RECORDED DATA =
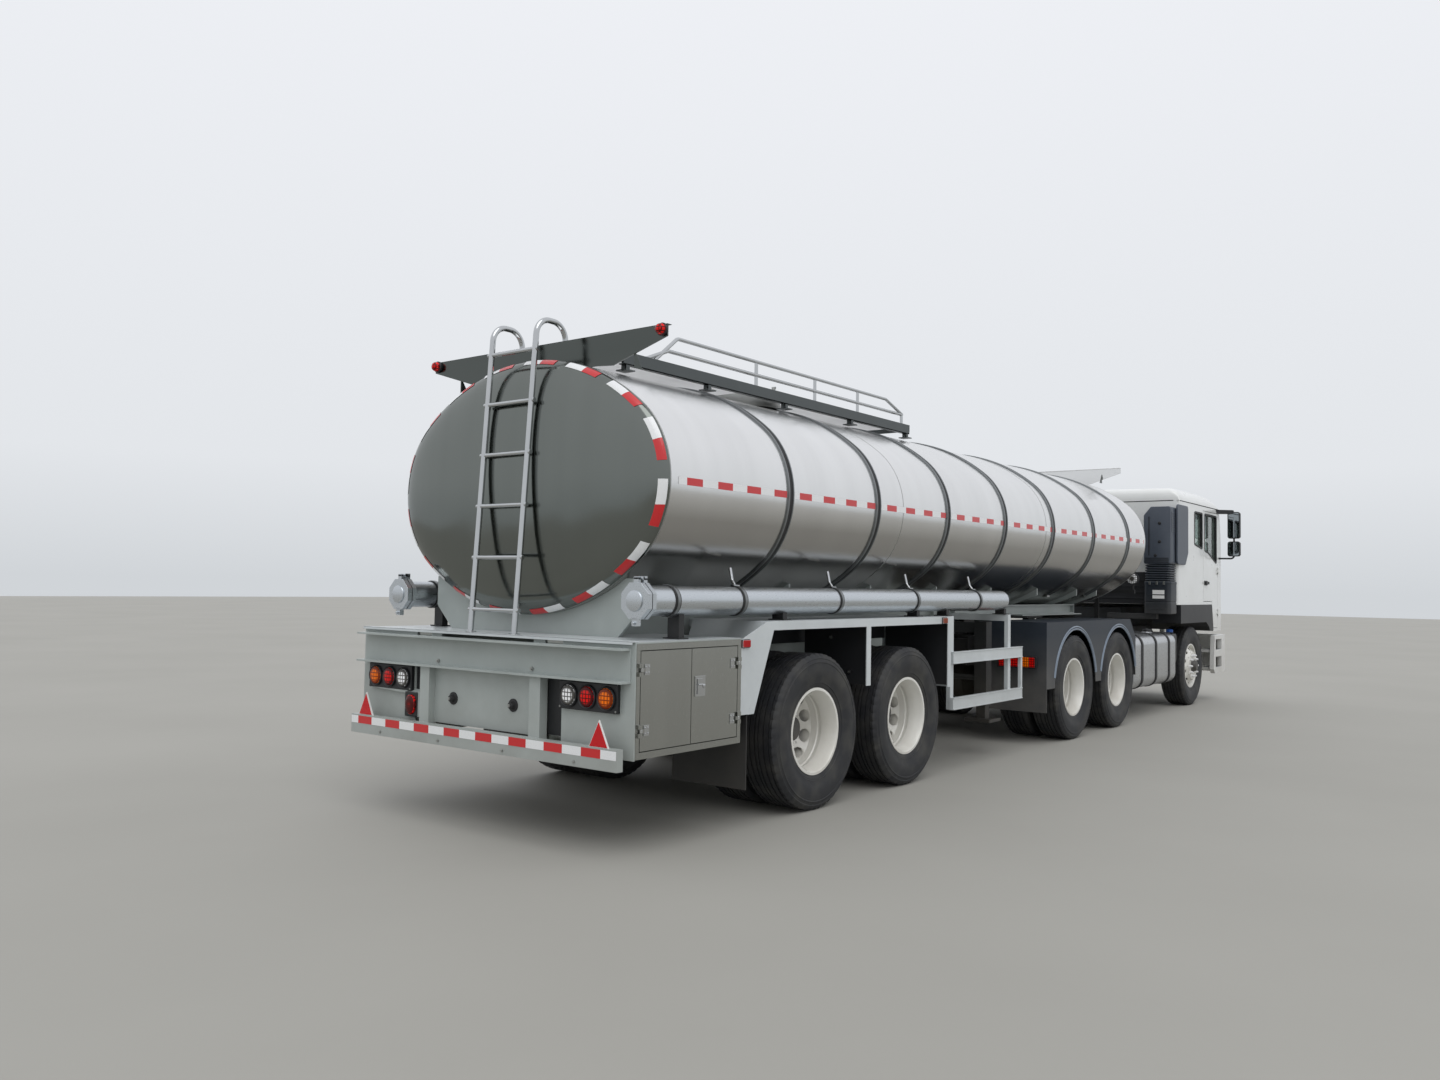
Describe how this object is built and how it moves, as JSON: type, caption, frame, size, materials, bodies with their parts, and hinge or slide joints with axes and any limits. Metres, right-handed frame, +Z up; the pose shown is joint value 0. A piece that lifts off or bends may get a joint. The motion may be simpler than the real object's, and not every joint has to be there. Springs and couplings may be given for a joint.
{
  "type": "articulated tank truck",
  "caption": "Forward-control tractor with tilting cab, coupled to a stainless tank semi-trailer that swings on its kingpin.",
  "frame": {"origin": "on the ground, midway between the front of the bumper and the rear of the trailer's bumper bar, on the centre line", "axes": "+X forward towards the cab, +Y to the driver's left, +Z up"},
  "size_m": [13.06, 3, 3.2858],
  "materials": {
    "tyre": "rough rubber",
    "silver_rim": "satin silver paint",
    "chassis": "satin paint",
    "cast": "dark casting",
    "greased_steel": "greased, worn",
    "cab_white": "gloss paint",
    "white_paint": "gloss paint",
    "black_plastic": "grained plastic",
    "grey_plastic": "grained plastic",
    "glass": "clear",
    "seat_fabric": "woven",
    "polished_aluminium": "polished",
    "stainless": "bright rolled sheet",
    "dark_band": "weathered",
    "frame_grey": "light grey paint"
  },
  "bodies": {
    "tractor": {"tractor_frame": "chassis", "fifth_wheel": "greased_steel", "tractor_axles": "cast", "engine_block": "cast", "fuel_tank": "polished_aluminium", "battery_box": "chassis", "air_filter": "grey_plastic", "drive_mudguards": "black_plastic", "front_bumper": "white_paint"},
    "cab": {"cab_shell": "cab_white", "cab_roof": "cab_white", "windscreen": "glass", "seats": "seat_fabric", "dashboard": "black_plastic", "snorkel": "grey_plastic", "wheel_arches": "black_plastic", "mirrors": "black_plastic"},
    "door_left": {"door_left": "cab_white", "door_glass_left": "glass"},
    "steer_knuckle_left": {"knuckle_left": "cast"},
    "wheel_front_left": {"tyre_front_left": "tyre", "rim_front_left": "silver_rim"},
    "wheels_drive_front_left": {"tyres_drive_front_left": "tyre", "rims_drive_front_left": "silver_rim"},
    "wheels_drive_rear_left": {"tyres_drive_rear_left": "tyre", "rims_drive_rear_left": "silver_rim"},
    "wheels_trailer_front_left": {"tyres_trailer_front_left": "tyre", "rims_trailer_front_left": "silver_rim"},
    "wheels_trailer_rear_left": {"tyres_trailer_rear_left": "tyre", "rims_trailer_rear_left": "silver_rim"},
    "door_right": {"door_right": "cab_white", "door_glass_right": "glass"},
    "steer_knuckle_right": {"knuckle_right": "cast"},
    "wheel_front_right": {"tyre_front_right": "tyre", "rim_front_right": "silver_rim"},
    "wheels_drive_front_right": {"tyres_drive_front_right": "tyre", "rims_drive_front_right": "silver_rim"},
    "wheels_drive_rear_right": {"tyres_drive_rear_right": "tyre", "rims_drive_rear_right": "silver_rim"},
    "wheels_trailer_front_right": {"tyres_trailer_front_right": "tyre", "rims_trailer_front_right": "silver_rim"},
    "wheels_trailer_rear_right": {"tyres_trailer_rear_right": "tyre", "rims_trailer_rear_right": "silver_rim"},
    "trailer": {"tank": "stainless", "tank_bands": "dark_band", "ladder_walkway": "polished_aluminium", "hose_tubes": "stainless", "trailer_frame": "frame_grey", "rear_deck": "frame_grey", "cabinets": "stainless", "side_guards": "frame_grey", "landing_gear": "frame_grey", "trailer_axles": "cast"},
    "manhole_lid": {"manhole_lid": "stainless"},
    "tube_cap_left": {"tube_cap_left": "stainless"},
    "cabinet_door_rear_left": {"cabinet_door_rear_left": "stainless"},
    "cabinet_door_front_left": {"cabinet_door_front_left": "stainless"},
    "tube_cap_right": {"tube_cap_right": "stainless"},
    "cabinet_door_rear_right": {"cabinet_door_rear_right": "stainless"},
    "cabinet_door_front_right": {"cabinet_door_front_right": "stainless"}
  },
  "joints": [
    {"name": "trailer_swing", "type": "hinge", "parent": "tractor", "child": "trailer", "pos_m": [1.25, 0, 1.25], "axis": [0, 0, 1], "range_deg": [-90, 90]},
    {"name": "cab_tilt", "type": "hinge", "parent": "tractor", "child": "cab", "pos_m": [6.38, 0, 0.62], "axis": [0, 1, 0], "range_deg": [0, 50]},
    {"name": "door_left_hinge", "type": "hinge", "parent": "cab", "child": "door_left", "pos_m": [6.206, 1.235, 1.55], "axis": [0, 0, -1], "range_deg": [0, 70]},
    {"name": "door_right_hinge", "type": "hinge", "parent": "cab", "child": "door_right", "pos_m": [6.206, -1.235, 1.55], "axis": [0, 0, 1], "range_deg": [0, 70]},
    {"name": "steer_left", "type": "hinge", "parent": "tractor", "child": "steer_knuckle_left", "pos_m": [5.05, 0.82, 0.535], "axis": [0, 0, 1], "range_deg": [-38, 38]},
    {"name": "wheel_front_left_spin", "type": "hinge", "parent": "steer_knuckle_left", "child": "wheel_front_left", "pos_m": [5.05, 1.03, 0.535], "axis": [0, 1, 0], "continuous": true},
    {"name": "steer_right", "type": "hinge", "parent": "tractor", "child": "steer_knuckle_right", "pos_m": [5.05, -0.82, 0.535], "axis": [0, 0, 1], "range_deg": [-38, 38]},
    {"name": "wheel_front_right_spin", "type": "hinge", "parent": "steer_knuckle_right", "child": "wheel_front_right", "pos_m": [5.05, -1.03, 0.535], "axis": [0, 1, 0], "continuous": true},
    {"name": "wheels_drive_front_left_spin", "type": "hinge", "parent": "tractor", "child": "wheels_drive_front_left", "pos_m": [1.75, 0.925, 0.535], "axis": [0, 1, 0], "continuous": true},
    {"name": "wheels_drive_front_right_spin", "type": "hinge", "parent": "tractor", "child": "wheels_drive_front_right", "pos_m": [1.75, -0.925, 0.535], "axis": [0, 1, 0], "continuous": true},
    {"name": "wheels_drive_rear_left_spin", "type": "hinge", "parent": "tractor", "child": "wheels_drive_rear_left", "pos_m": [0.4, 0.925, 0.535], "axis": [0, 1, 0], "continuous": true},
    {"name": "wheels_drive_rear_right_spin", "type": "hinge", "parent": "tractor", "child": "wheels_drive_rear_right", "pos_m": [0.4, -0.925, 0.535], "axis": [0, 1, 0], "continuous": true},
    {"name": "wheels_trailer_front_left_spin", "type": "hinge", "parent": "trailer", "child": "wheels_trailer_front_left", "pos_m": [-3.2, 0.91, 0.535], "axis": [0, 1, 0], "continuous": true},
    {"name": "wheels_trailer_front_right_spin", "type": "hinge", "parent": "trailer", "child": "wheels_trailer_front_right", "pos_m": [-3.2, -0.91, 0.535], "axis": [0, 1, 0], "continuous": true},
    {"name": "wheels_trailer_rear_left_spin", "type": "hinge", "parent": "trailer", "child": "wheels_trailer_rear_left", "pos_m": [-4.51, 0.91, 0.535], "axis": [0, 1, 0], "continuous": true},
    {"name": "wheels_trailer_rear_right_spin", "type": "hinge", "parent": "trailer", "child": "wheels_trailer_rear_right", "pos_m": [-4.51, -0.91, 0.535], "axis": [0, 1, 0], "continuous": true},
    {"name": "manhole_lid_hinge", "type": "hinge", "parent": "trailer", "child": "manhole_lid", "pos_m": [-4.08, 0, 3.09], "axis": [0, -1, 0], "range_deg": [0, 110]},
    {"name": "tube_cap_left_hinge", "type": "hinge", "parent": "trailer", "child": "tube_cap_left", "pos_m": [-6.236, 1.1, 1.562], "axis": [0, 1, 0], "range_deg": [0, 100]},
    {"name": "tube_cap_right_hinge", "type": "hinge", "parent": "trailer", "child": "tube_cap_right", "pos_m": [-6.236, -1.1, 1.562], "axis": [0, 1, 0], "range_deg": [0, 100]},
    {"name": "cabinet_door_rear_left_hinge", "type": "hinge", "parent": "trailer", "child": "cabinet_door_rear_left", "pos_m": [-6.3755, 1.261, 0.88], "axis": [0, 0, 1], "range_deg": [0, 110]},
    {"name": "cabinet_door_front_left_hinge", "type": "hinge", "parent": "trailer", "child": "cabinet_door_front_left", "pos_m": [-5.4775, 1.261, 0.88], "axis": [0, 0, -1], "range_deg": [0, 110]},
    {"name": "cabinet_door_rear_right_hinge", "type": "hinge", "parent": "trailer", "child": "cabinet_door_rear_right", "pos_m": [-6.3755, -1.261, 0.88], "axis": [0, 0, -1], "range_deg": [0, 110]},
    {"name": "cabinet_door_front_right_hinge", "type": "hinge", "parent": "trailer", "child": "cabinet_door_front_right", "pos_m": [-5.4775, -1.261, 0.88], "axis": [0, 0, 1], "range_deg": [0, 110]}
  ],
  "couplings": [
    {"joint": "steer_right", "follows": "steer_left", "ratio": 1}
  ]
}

TASK BRIEF =
Copy out every line of the data that includes the word "with".

COMPLETE RESPONSE =
Describe how this object is built and how it moves, as JSON: type, caption, frame, size, materials, bodies with their parts, and hinge or slide joints with axes and any limits. Metres, right-handed frame, +Z up; the pose shown is joint value 0. A piece that lifts off or bends may get a joint. The motion may be simpler than the real object's, and not every joint has to be there. Springs and couplings may be given for a joint.
  "caption": "Forward-control tractor with tilting cab, coupled to a stainless tank semi-trailer that swings on its kingpin.",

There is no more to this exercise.